Al piacere dell'abbondante raccolto ne consegue un maggior lavoro per la conservazione dell'olio e per la vendita, in una provincia in cui l'olivicoltura ha visto per decenni concederle il primato in Italia.

Ognuno difende a spada tratta il suo prodotto come se fosse il migliore in assoluto: obiettivamente, invece, sarebbe giusto riconoscerne le indubbie qualità, senza necessariamente ergerlo a primato alcuno.

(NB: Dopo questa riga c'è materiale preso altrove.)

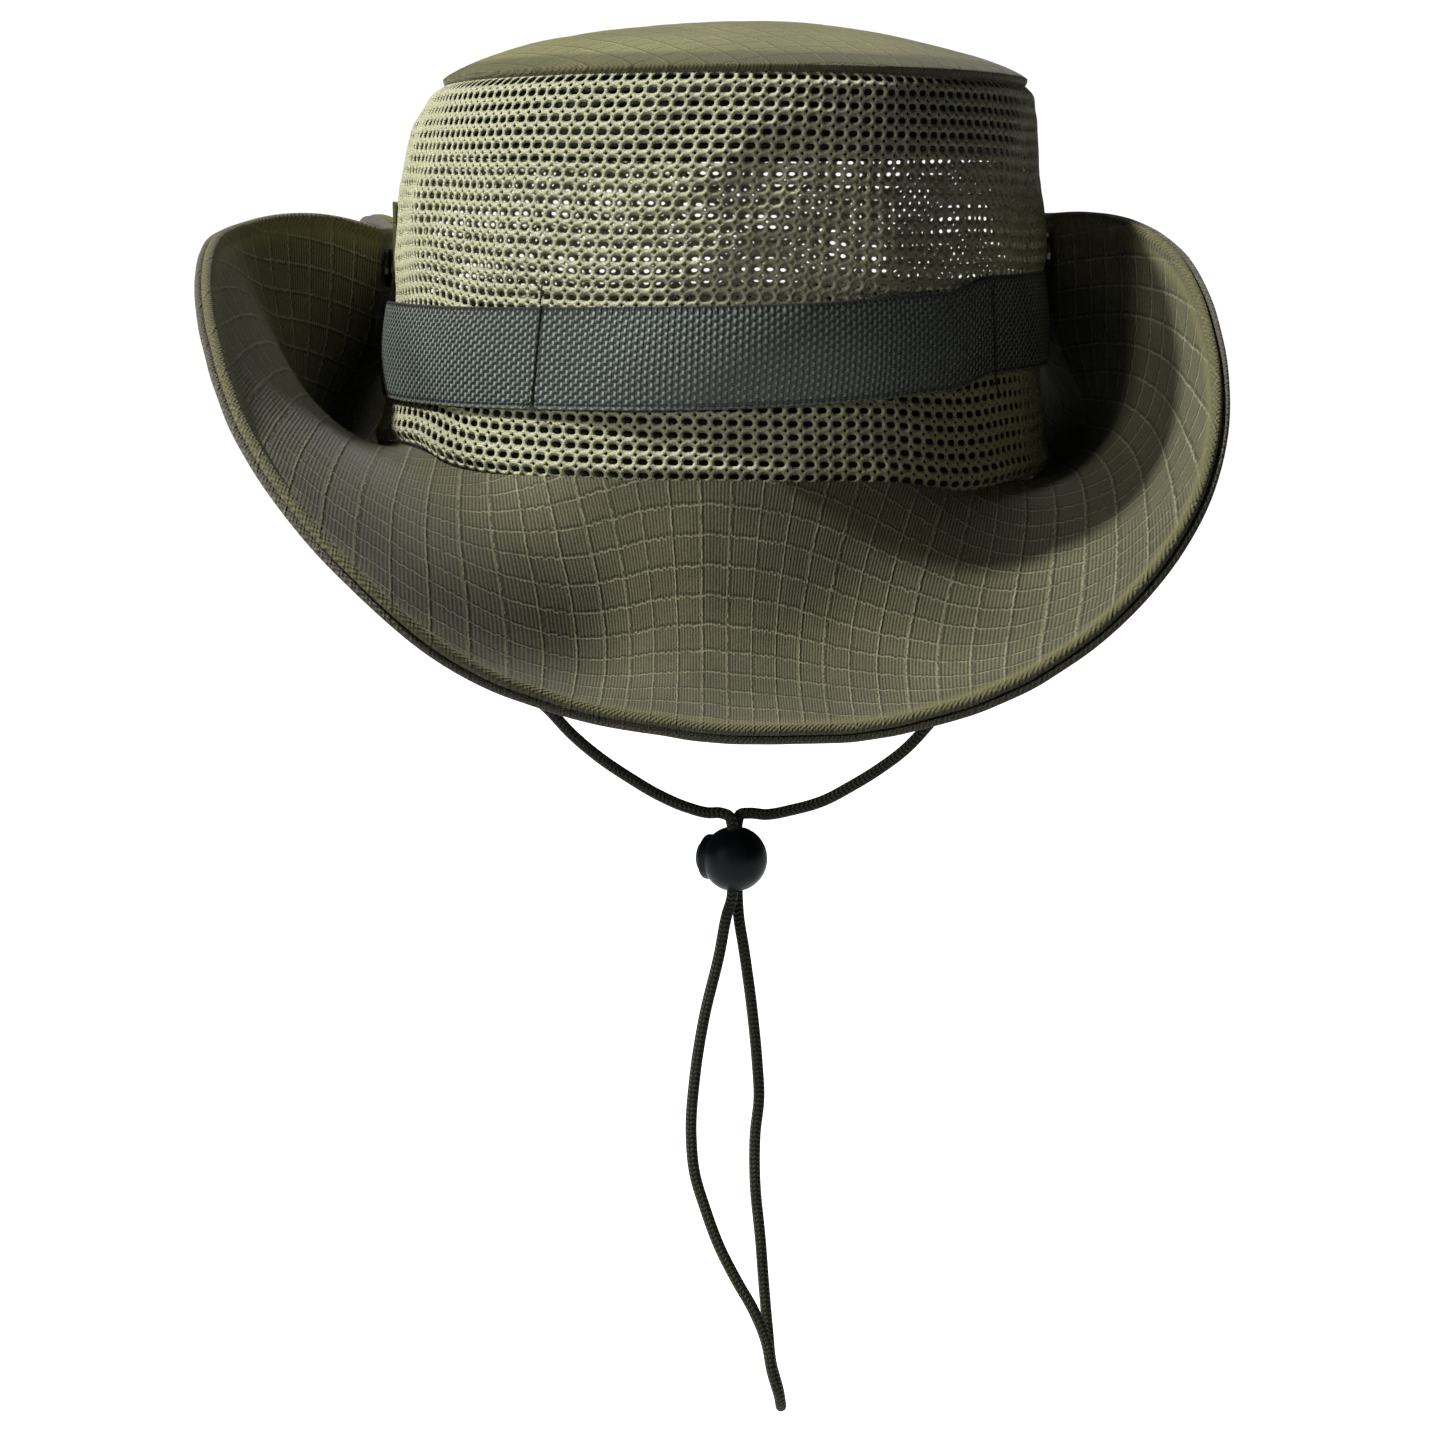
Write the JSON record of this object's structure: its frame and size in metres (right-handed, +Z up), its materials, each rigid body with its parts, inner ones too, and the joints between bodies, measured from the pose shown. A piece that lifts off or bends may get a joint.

L'olio di oliva Taggiasca è molto delicato, ha un gusto che "non copre" il sapore degli alimenti ed è ritenuto essere l'ideale per il pesce.
Ma nel Nord Europa, dove il pesce è la base dell'alimentazione, lo sapranno?
Possibile che non ci sia la forza e la capacità di promuoverlo al fine di ridare vita ad un immenso patrimonio dell'Imperiese che attualmente è quasi completamente abbandonato ma in grado, tuttavia, di affrontare un ripristino?
Il "nostro" ministro per lo sviluppo economico riesce solo a pensare alle centrali nucleari e alla cementificazione della Liguria: possibile che non gli cada un pò lo sguardo anche sull'entroterra?

venerdì 19 dicembre 2008

Belin, che giornata!

Lavorare nei fiori, deperibili, in pien'aria, nel periodo delle spedizioni di Natale e dopo 4 lunghi giorni di pioggia e vento, credetemi, non è una passeggiata.
Recuperare una battuta d'arresto così lunga comporta uno sforzo e una velocità d'azione non indifferente, per cui oggi ci sono volute 13 ore lavorative!
E anche una buona dose di fatica fisica.
La Riviera dei fiori, i fiori di Sanremo esistono tuttora, anche se da tempo si dice la floricoltura sia in crisi e che nel giro di breve tempo finirà, ecc ecc.
Per il momento ci siamo ancora, coltiviamo fiori di nicchia, come la genista monosperma, meglio conosciuta come ginestra e la mimosa, sì, quella che si vede l'8 marzo tra le mani o tra i capelli o all'occhiello delle donne per celebrare la Giornata della donna.
Fiori invernali, di pien'aria, che rendono le nostre valli qualcosa di unico in pieno inverno rispetto al resto dell'Italia...
Un lavoro duro, stagionale, sottomesso a qualsiasi capriccio del tempo; recente, perchè ha soltanto cent'anni; in sofferenza perchè il valore aggiunto si riduce sempre più; a rischio perchè i fiori non sono beni di prima necessità.
Ma noi floricoltori ci speriamo ancora e lavoriamo con tanta passione.